Butler is becoming one of my favorite actors working, but this won’t be remembered as a role he nailed. Kable has pretty much no personality whatsoever and while you’re ostensibly rooting for him, the fact of the matter is that you don’t really have much reason to care for him. Hall is actually kind of entertaining as the nerdy but arrogant tech whiz who performs a lip-synch dance to the Sammy Davis Jr. chestnut “I’ve Got You Under My Skin” with his lackeys (every good villain’s gotta have lackeys) doing a dance number along with him. That’s one of the better moments in the movie and shows the kind of flair, humor and imagination that the Neveldine/Taylor duo has at their best.

Unfortunately, this isn’t their best. A good videogame has a storyline that you want to follow through to its conclusion; at the very least, you can’t wait to experience what comes next. In this case, what comes next is predictable to the point where you’re checking your watch to see if its time to go yet. It isn’t the worst movie that will be released this year, but there aren’t many compelling reasons to go out of your way to see it.

REASONS TO GO: Some decent action sequences, and that’s about it.

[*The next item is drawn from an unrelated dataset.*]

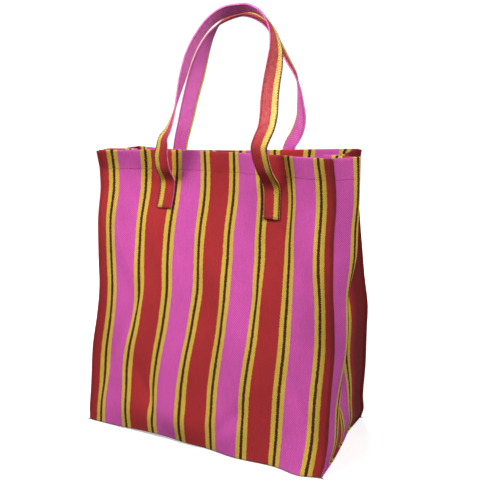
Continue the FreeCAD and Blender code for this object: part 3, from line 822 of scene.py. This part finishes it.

REASONS TO STAY: Butler sleepwalks through his poorly written part. Neveldine/Taylor make movies for adrenaline junkies and this won’t sate even the most hardcore of fans.

FAMILY VALUES: Violence, a whole bunch of it and nudity, as well as sexual situations plus lots of bad language; not for the kiddies.

TRIVIAL PURSUIT: Rather than using graphics that say “The End” at the conclusion of a film, directors Neveldine and Taylor use “GAME OVER INSERT COIN,” bringing to mind videogames from the ‘80s.

HOME OR THEATER: Skip it altogether, but if you must see it, you can wait for the home video release.